To submit a paper proposal, please email a 300-word abstract and a biographical note to k.robbe@rug.nl and andrei.zavadski@hu-berlin.de by February 15 at the latest. The selection will be made by March 1. We are planning a publication (special issue) which will include contributions based on a selection of papers from the panels. This CfP is not limited to members of the PoSoCoMeS WG.
The panels are organized in the framework of the research project “Reconstituting Publics through Remembering Transitions” (NETIAS, 2021-24).
References
Assmann, Aleida. “Dialogic Memory.” Dialogue as a Trans-Disciplinary Concept: Martin Buber’s Philosophy of Dialogue and its Contemporary Reception. Ed. Paul Mendes-Flohr. Berlin: De Gruyter, 2015. 199–214.
Bernhard, Michael, and Jan Kubik. Twenty Years after Communism: The Politics of Memory and Commemoration. Oxford: Oxford University Press, 2014.
Bull, Anna Cento, and Hans Lauge Hansen. “On Agonistic Memory.” Memory Studies 9. 4 (2016): 390–404.
Malinova, Olga. “Framing the Collective Memory of the 1990s as a Legitimation Tool for Putin’s Regime.” Problems of Post-Communism, 68.5 (2021): 429–441.
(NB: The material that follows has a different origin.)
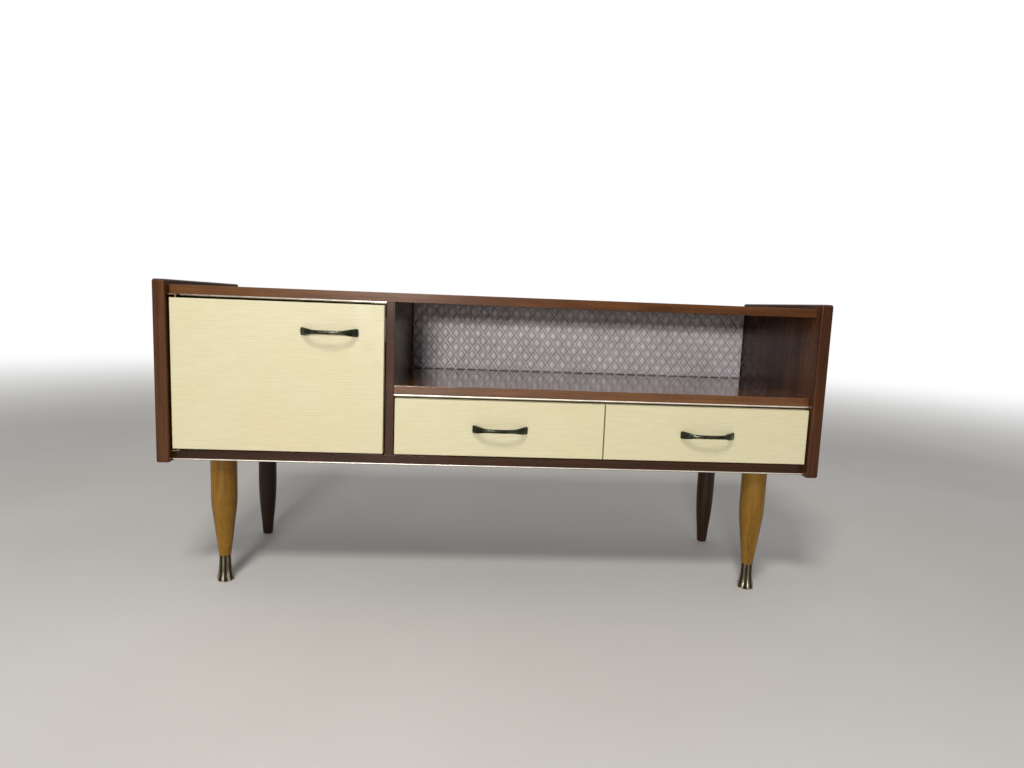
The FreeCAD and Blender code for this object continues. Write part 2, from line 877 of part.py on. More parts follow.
def door_leaf(label, low):
    """The bushed plate let into the door's edge round a pivot pin."""
    body = box_piece(label, leaf_left, leaf_low_y, low, leaf_length, leaf_width, plate_thickness)
    centre = [(pivot_x - leaf_left, pivot_y - leaf_low_y)]
    drill(body, "XY_Plane", ZERO, centre, pin_hole, plate_thickness, True)
    return body


door_leaf("door_lower_pivot_leaf", door_low)
door_leaf("door_upper_pivot_leaf", door_high - plate_thickness)

plate_left = inside_left + leaf_fit
plate_front = pivot_y - dim("plate_width") / 2
plate_length = dim("plate_length")
plate_width = dim("plate_width")


def pivot_plate(label, low, upwards, stem, collar):
    """A plate on a case board that reaches forward and carries a pivot pin."""
    body = box_piece(label, plate_left, plate_front, low,
                     plate_width, plate_length, plate_thickness)

    def front_corner(edge):
        ends = [vertex.Point for vertex in edge.Vertexes]
        return all(near(point.y, 0) for point in ends) and near(ends[0].x, ends[1].x)

    round_edges(body, body.Tip, plate_width / 4, front_corner)
    face = plate_thickness if upwards else ZERO
    centre = (pivot_x - plate_left, pivot_y - plate_front)
    if collar.value > 0:
        ring = new_sketch(body, "XY_Plane", face)
        circle(ring, centre[0], centre[1], dim("collar_diameter"))
        pad(body, ring, collar, not upwards)
    pin = new_sketch(body, "XY_Plane", face)
    circle(pin, centre[0], centre[1], dim("pin_diameter"))
    pad(body, pin, stem, not upwards)
    return body


lower_stem = door_low - bottom_high - plate_thickness + pin_reach
lower_collar = door_low - bottom_high - plate_thickness - dim("pivot_gap")
upper_stem = top_low - plate_thickness - door_high + pin_reach
pivot_plate("lower_pivot_plate", bottom_high, True, lower_stem, lower_collar)
pivot_plate("upper_pivot_plate", top_low - plate_thickness, False, upper_stem, ZERO)

# The top strip is notched over the upper plate

notch_fit = dim("leaf_fit")
notch = new_sketch(top_trim, "XY_Plane", trim_height)
rectangle(notch, ZERO, ZERO, plate_left + plate_width + notch_fit - inside_left, trim_depth)
pocket(top_trim, notch, plate_thickness + notch_fit)

handle("door_handle", door_handle_x, door_handle_z)
handle_screws("door_handle_screws", door_handle_x, door_handle_z)

# Magnetic catch on the divider and its plate on the door

catch_gap = dim("catch_gap")
catch_pole = dim("catch_pole")
catch_depth = dim("catch_depth")
catch_width = dim("catch_width")
catch_length = dim("catch_length")
strike_thickness = dim("strike_thickness")
strike_width = dim("strike_width")
strike_length = dim("strike_length")
catch_low = bottom_high + dim("catch_rise")
catch_front = inner_face + strike_thickness + catch_gap
catch = box_piece("magnetic_catch", divider_left - catch_width, catch_front + catch_pole,
                  catch_low, catch_width, catch_depth, catch_length)
for share in (0.25, 0.75):
    pole = new_sketch(catch, "XZ_Plane")
    middle = catch_width * share
    rectangle(pole, middle - strike_thickness / 2, catch_length * 0.15,
              middle + strike_thickness / 2, catch_length * 0.85)
    pad(catch, pole, catch_pole)
strike_middle = catch_low + catch_length / 2
box_piece("catch_strike_plate", divider_left - catch_width / 2 - strike_width / 2, inner_face,
          strike_middle - strike_length / 2, strike_width, strike_thickness, strike_length)

# Drawers: front, grooved sides, back and bottom

drawer_wall = dim("drawer_wall")
side_gap = dim("box_side_gap")
side_height = dim("drawer_side_height")
drawer_length = back_plane - dim("drawer_back_gap") - inner_face
drawer_high = shelf_low - trim_height - dim("drawer_top_gap")
side_low = fronts_low + dim("drawer_side_raise")
bottom_thickness = dim("drawer_bottom_thickness")
bottom_rise = dim("drawer_bottom_raise")
bottom_groove = dim("bottom_groove_depth")
groove_fit = dim("groove_fit")
runner_height = dim("runner_height")
runner_projection = dim("runner_projection")
runner_groove = dim("runner_groove_depth")
runner_fit = dim("runner_fit")
runner_rise = dim("runner_rise")
runner_front = front_plane + dim("runner_setback")
runner_length = back_plane - dim("runner_back_gap") - runner_front
drawer_middle = divider_right + (inside_right - divider_right) / 2
half_middle_gap = dim("drawer_middle_gap") / 2


def drawer_side(label, left, groove_outer, groove_inner):
    """One grooved side; the grooves are given by their left and right lines."""
    body = box_piece(label, left, inner_face, side_low, drawer_wall, drawer_length, side_height)
    low = runner_rise - runner_fit
    high = runner_rise + runner_height + runner_fit
    start = runner_front - runner_fit - inner_face
    channel = new_sketch(body, "XY_Plane", low)
    rectangle(channel, groove_outer[0], start, groove_outer[1], drawer_length)
    pocket(body, channel, high - low, True)
    slot = new_sketch(body, "XY_Plane", bottom_rise)
    rectangle(slot, groove_inner[0], ZERO, groove_inner[1], drawer_length)
    pocket(body, slot, bottom_thickness + 2 * groove_fit, True)
    return body


def drawer(side, left, right, bay_left, bay_right):
    """All the pieces of one drawer between the walls of its bay."""
    handle_x = (left + right) / 2
    handle_z = (fronts_low + drawer_high) / 2
    front_panel(f"{side}_drawer_front", left, right, fronts_low, drawer_high,
                handle_x, handle_z)
    handle(f"{side}_drawer_handle", handle_x, handle_z)
    handle_screws(f"{side}_drawer_handle_screws", handle_x, handle_z)
    outer_left = bay_left + side_gap
    outer_right = bay_right - side_gap
    far = drawer_wall - runner_groove
    near_line = drawer_wall - bottom_groove
    drawer_side(f"{side}_drawer_left_side", outer_left,
                (ZERO, runner_groove), (near_line, drawer_wall))
    drawer_side(f"{side}_drawer_right_side", outer_right - drawer_wall,
                (far, drawer_wall), (ZERO, bottom_groove))
    inner_left = outer_left + drawer_wall
    inner_right = outer_right - drawer_wall
    floor_low = side_low + bottom_rise + groove_fit
    back_low = floor_low + bottom_thickness + groove_fit
    box_piece(f"{side}_drawer_back", inner_left, inner_face + drawer_length - drawer_wall,
              back_low, inner_right - inner_left, drawer_wall,
              side_low + side_height - back_low)
    reach = bottom_groove - groove_fit
    box_piece(f"{side}_drawer_bottom", inner_left - reach, inner_face + groove_fit, floor_low,
              inner_right - inner_left + 2 * reach, drawer_length - groove_fit,
              bottom_thickness)


drawer("left", divider_right + dim("drawer_edge_gap"), drawer_middle - half_middle_gap,
       divider_right, partition_left)
drawer("right", drawer_middle + half_middle_gap, inside_right - dim("drawer_edge_gap"),
       partition_right, inside_right)

# Four hardwood runners, one in the groove of each drawer side

runners = []
for wall, direction in ((divider_right, 1), (partition_left, -1),
                        (partition_right, 1), (inside_right, -1)):
    rail = doc.addObject("Part::Box", "Runner")
    bind(rail, "Length", runner_projection)
    bind(rail, "Width", runner_length)
    bind(rail, "Height", runner_height)
    start = wall if direction > 0 else wall - runner_projection
    place(rail, start, runner_front, side_low + runner_rise)
    runners.append(rail)
rails = doc.addObject("Part::Compound", "drawer_runners")
rails.Links = runners
keep(rails, "drawer_runners")

# Legs: steel plates, studs, turned legs and brass ferrules

stud_diameter = dim("stud_diameter")
stud_fit = dim("stud_fit")
boss_height = dim("leg_plate_boss_height")
plate_side = dim("leg_plate_side")
stud_hole = stud_diameter + 2 * stud_fit


def leg_mounting_plate(label, x, y):
    """A square plate under the case with a threaded boss and four screw holes."""
    body = new_body(label, x, y, leg_top)
    sketch = new_sketch(body, "XY_Plane")
    half = plate_side / 2
    rectangle(sketch, -half, -half, half, half)
    slab = pad(body, sketch, leg_plate)

    def corner(edge):
        ends = [vertex.Point for vertex in edge.Vertexes]
        return not near(ends[0].z, ends[1].z)

    round_edges(body, slab, dim("leg_plate_corner"), corner)
    ring = new_sketch(body, "XY_Plane", leg_plate)
    circle(ring, ZERO, ZERO, dim("leg_plate_boss"))
    pad(body, ring, boss_height)
    drill(body, "XY_Plane", ZERO, [(ZERO, ZERO)], stud_hole, leg_plate + boss_height, True)
    drill(body, "XY_Plane", ZERO, plate_screws, dim("leg_screw_head") + 2 * screw_fit,
          leg_plate / 2, True)
    drill(body, "XY_Plane", ZERO, plate_screws, screw_hole, leg_plate, True)
    return body


studs = []
screws = []
for name, x, y in leg_spots:
    leg_mounting_plate(f"{name}_leg_plate", x, y)
    stud = doc.addObject("Part::Cylinder", "LegStud")
    bind(stud, "Radius", stud_diameter / 2)
    bind(stud, "Height", dim("stud_leg_depth") + leg_plate + boss_height)
    place(stud, x, y, leg_top - dim("stud_leg_depth"))
    studs.append(stud)
    for across, along in plate_screws:
        head = doc.addObject("Part::Cylinder", "PlateScrewHead")
        bind(head, "Radius", dim("leg_screw_head") / 2)
        bind(head, "Height", leg_plate / 2)
        place(head, x + across, y + along, leg_top)
        shank = doc.addObject("Part::Cylinder", "PlateScrewShank")
        bind(shank, "Radius", screw_diameter / 2)
        bind(shank, "Height", dim("leg_screw_length"))
        place(shank, x + across, y + along, leg_top)
        screw = doc.addObject("Part::MultiFuse", "PlateScrew")
        screw.Shapes = [head, shank]
        screws.append(screw)
for label, group in (("leg_studs", studs), ("leg_plate_screws", screws)):
    whole = doc.addObject("Part::Compound", label)
    whole.Links = group
    keep(whole, label)

ferrule_height = dim("ferrule_height")
ferrule_floor = dim("ferrule_floor")
ferrule_fit = dim("ferrule_fit")
tenon = dim("ferrule_tenon")


def front_leg(label, x, y):
    """A turned front leg: a stout top, a long taper and a tenon for the ferrule."""
    body = new_body(label, x, y, ferrule_floor + ferrule_fit)
    base = ferrule_floor + ferrule_fit
    total = leg_top - base
    foot = ferrule_height + ferrule_fit - base
    shoulder = dim("front_leg_shoulder_height") - base
    sketch = new_sketch(body, "XZ_Plane")
    polygon(sketch, [
        (ZERO, ZERO),
        (tenon / 2, ZERO),
        (tenon / 2, foot),
        (dim("front_leg_foot") / 2, foot),
        (dim("front_leg_shoulder") / 2, shoulder),
        (dim("front_leg_top") / 2, total),
        (ZERO, total),
    ])
    turned = revolve(body, sketch)

    def shoulder_edge(edge):
        return near(edge.Vertexes[0].Point.z, shoulder.value) and len(edge.Vertexes) == 1

    round_edges(body, turned, dim("front_leg_shoulder_blend"), shoulder_edge)
    drill(body, "XY_Plane", total, [(ZERO, ZERO)], stud_hole,
          dim("stud_leg_depth") + stud_fit)
    return body


def rear_leg(label, x, y):
    """A plain tapered rear leg with a rounded tip."""
    body = new_body(label, x, y, ZERO)
    sketch = new_sketch(body, "XZ_Plane")
    polygon(sketch, [
        (ZERO, ZERO),
        (dim("rear_leg_foot") / 2, ZERO),
        (dim("rear_leg_ankle") / 2, dim("rear_leg_ankle_height")),
        (dim("rear_leg_shoulder") / 2, dim("rear_leg_shoulder_height")),
        (dim("rear_leg_top") / 2, leg_top),
        (ZERO, leg_top),
    ], {2: dim("rear_leg_swell")})
    turned = revolve(body, sketch)

    def foot_edge(edge):
        return near(edge.Vertexes[0].Point.z, 0) and len(edge.Vertexes) == 1

    round_edges(body, turned, dim("rear_leg_foot_round"), foot_edge)
    drill(body, "XY_Plane", leg_top, [(ZERO, ZERO)], stud_hole,
          dim("stud_leg_depth") + stud_fit)
    return body


def petal_ring(diameter, height):
    """A ring of convex lobes that meet in shallow creases."""
    lobes = int(dim("ferrule_petals").value)
    outer = diameter / 2
    crease = outer - dim("ferrule_petal_depth").value * diameter / dim("ferrule_foot").value
    step = 2 * math.pi / lobes

    def ring_point(radius, angle):
        return FreeCAD.Vector(radius * math.cos(angle), radius * math.sin(angle), height)

    arcs = []
    for lobe in range(lobes):
        start = ring_point(crease, step * lobe)
        middle = ring_point(outer, step * (lobe + 0.5))
        finish = ring_point(crease, step * (lobe + 1))
        arcs.append(Part.Arc(start, middle, finish).toShape())
    return Part.Wire(arcs)


def ferrule_shape():
    """A fluted tulip of brass, bored for the tenon of its leg."""
    rings = [petal_ring(dim(f"ferrule_{name}").value, dim(f"ferrule_{name}_height").value)
             for name in ("sole", "foot", "instep", "flare", "waist", "stem")]
    rings.append(petal_ring(dim("ferrule_top").value, ferrule_height.value))
    tulip = Part.makeLoft(rings, True, True)
    bore = Part.makeCylinder(tenon.value / 2 + ferrule_fit.value, ferrule_height.value,
                             FreeCAD.Vector(0, 0, ferrule_floor.value))
    return tulip.cut(bore)


for name, x, y in leg_spots:
    if name.startswith("front"):
        front_leg(f"{name}_leg", x, y)
        ferrule = doc.addObject("Part::Feature", f"{name}_ferrule")
        ferrule.Shape = ferrule_shape()
        place(ferrule, x, y, ZERO)
        keep(ferrule, f"{name}_ferrule")
    else:
        rear_leg(f"{name}_leg", x, y)

# Check and write every piece

doc.recompute()
for obj in doc.Objects:
    if "Invalid" in obj.State or "Error" in obj.State:
        raise RuntimeError(f"{obj.Label} did not build")
for piece in pieces:
    if piece.Shape.isNull() or not piece.Shape.isValid():
        raise RuntimeError(f"{piece.Label} has no valid shape")

os.makedirs("parts", exist_ok=True)
for piece in pieces:
    piece.Shape.exportStep(f"parts/{piece.Label}.step")
print(len(pieces), "pieces written")
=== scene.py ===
"""A console television cabinet, dressed and lit for a plain studio picture."""
import logging
import math
from dataclasses import dataclass, field
from enum import Enum
from typing import Any, Callable, Sequence, Union

import bmesh
import bpy
from mathutils import Matrix, Vector


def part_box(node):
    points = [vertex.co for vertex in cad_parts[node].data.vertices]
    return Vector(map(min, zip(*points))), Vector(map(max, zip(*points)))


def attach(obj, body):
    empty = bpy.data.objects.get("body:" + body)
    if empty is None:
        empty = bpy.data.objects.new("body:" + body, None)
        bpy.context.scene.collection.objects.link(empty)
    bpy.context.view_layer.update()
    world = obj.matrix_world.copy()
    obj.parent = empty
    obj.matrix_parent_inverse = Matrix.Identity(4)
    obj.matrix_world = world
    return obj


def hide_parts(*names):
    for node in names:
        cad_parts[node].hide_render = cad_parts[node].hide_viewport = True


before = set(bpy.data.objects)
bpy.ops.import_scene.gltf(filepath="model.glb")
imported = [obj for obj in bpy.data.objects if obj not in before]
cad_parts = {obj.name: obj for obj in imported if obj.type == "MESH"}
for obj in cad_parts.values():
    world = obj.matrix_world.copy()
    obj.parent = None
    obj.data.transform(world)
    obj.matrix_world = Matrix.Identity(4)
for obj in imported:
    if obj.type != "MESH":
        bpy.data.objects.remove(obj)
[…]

Mark, James, Muriel Blave, Adam Hudek, Anna Saunders, and Stanislav Tyszka. “1989 After 1989: Remembering the End of State Socialism in East-Central Europe.” Thinking Through Transition: Liberal Democracy, Authoritarian Pasts, and Intellectual History in East-Central Europe After 1989. Eds. Michal Kopecek and Piotr Wciślik. Budapest: CEU Press, 2015. 463–503.
Prashad, Vijay, and Taroa Zúñiga Silva. “Meet the Communists Who Now Govern Chile.” Toward Freedom June 16, 2021.
Rothberg, Michael. Multidirectional Memory: Remembering the Holocaust in the Age of Decolonization. Palo Alto: Stanford University Press, 2009.
PoSoCoMeS is the working group on post-socialist and comparative memory studies within the Memory Studies Association (MSA).